Juvenal, Satires X, and XI [?120 C.E.]
Satire X--
1)
After J's famous attack on the power of fear and desire
(Satire X), he offers another view of Destiny: "What you ask for,
you get." How might that
proposition explain Sophocles' Oedipus?
2)
Praising the safety of poverty, J asserts "Garrets are very
seldom / The object of military raids" (205).
What has changed about the
world in our era which makes this assertion false, and
is it really a change?
3) Following (he thinks) the example of Heraclitus and Democritus (see note p. 218), J urges the reader to cry and to laugh at the everyday details of "civilized" life (206). What's so funny about this stuff‑‑what's so sad? What might we point out for similar treatment today?
4)
What is J's message for world‑conquering Rome based on the
lives of Cicero, Demosthenes, Hannibal, and Alexander?
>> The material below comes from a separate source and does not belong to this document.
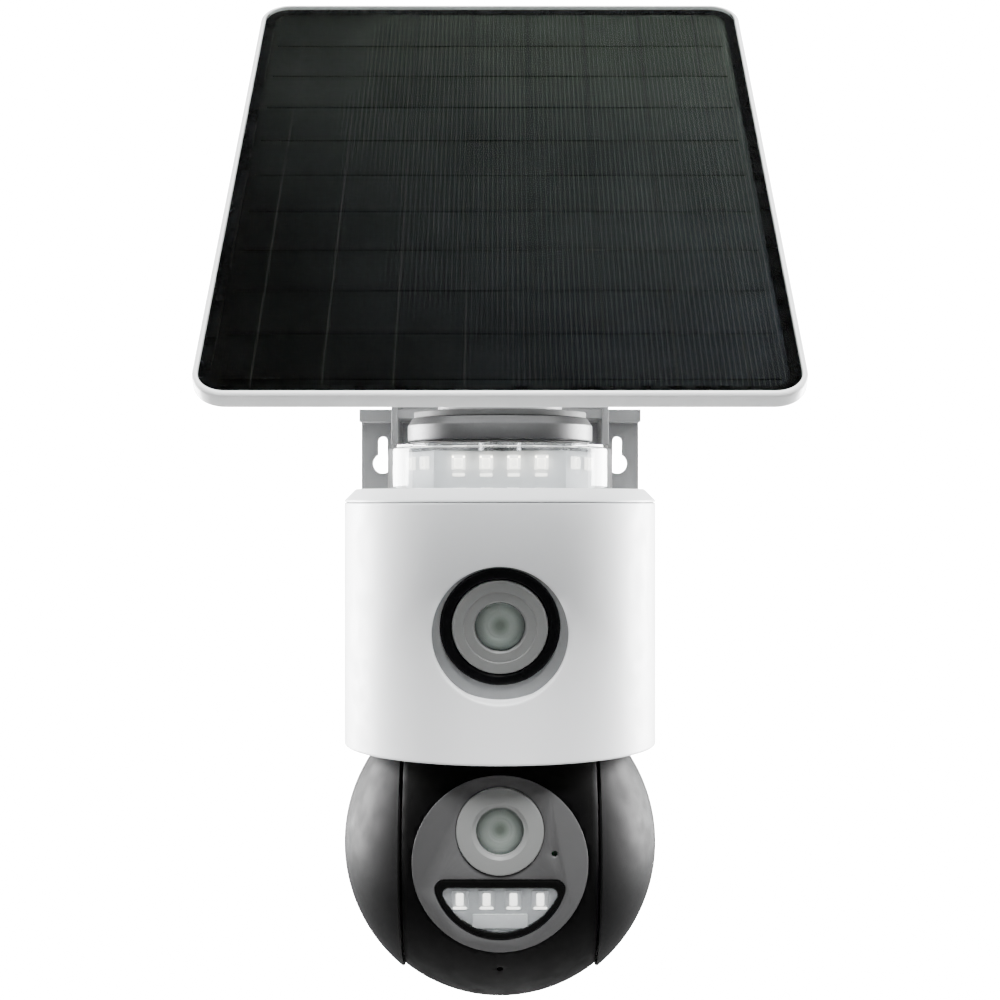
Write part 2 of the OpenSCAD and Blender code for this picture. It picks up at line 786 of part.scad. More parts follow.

(See also ll. 290‑93, bottom of
137, Satire VI.)
5)
Moving back a step from "Death alone reveals the puny
dimensions / Of our human frame" (211), J next lists the ills of
old age. What value does he
ascribe (212‑14) to dying soon
enough?
6)
J's last shots at human hopes for happiness come at the
expense of well‑born, attractive youths.
He seems to have distorted a
narrative known to the historian, Tacitus, in order
to sum up his point (see note, p. 225).
What is J's logic here?
How is being born wealthy and handsome like being singled out for
Messalina's lustful attentions?
Satire XI--
1)
Satire XI attacks wealthy gourmets and connoisseurs.
What kinds of values are
destroyed by their pursuit of rarities (227)?
2)
Claiming, like Socrates, that self‑knowledge will protect
one from some types of disaster, J urges a modest country life on
his readers (Cf. Horace, II.2, "Ofellus").
In what ways does he claim a
taste for artistic decoration has ruined Roman life?
3)
How does J's routine racism (231 and elsewhere) fit his
overall project of moral criticism?
How might the values that
enable these satires also make them racist?
(Also see 232‑33, Satire VI,
for similarly sexist presumptions about women's
character.)
4)
J winds up XI with an aphorism which Green translates
"restraint gives an edge to all our pleasures."
How might this assertion
explain what is wrong with the targets of J's satire?
How might Horace have put the same idea?